The third time around, no one (even the dogs) really cares 'Who's Talking Now'


A week or so back, Newsweek had an interesting cover story postulating that the inner lives of dogs were actually quite intense, fraught with love and hate and lust and betrayal. But clearly the makers of "Look Who's Talking Now!" hadn't seen it: they manage to make their dogs as dreary as . . . John Travolta.

This third progeny of one of the genuine fluke hits of the '80s, moves the voice-over comedy stylings out of the mouths of babes -- who are now old enough to talk for themselves, though not very interestingly -- and into the mouths of dogs.

Danny DeVito's vocals represent the point of view of Rocks, the scruffy mutt that Travolta brings home to Mikey, and Diane Keaton, who doesn't have much of a distinctive voice anyhow, gives words to Daphne, the poodle who arrives from another segment of the movie.
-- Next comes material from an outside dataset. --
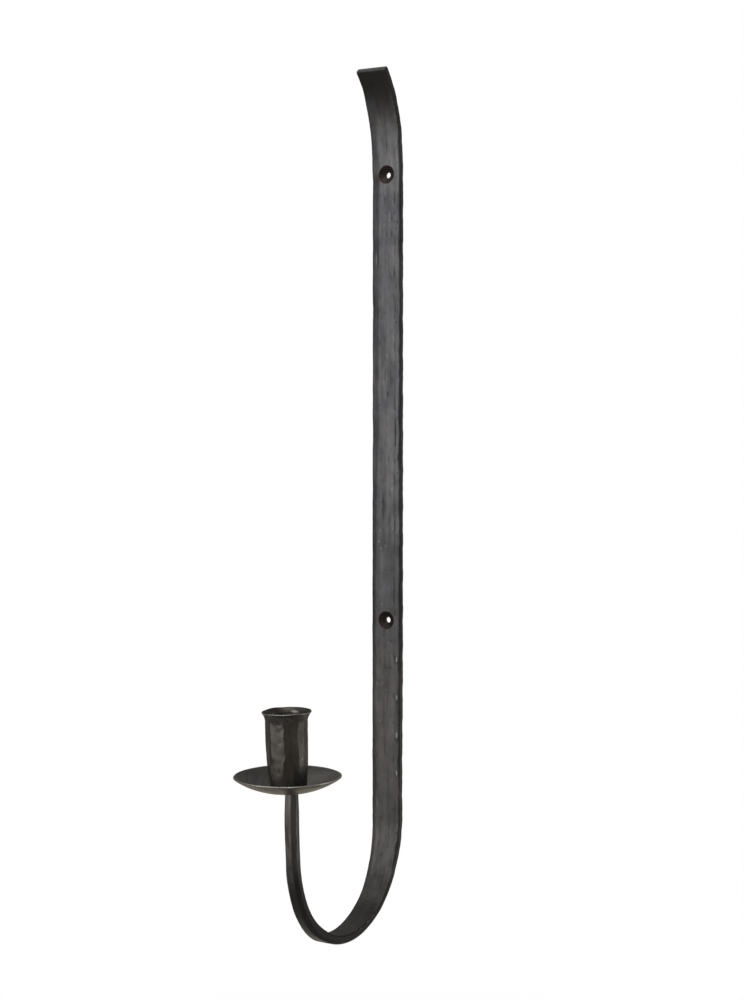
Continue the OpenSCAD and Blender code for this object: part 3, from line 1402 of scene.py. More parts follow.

This may be a first: a live action movie that imitates a cartoon. Remember the great Disney mid-50s hit "The Lady and the Tramp." Well, this isn't nearly as good.

But the surprise of the picture is how seldom the dogs actually appear in it. The majority of the film spends its time observing the mild domestic difficulties of Kirstie Alley and Travolta who may be the two most boring people on the planet. The audience is more interesting than they are.

The nut of the story: She's lost her job, he's got a new one and his boss has sexual designs on him, even though he now weighs 275 pounds and looks like matzo ball.

The boss is played by Lysette Anthony in a state of ludicrous sexual heat which is so meltingly intense it all but fries the poor Travolta, who is reduced in the face of it to whimpering ninniness. The movie makes a jerk out of him.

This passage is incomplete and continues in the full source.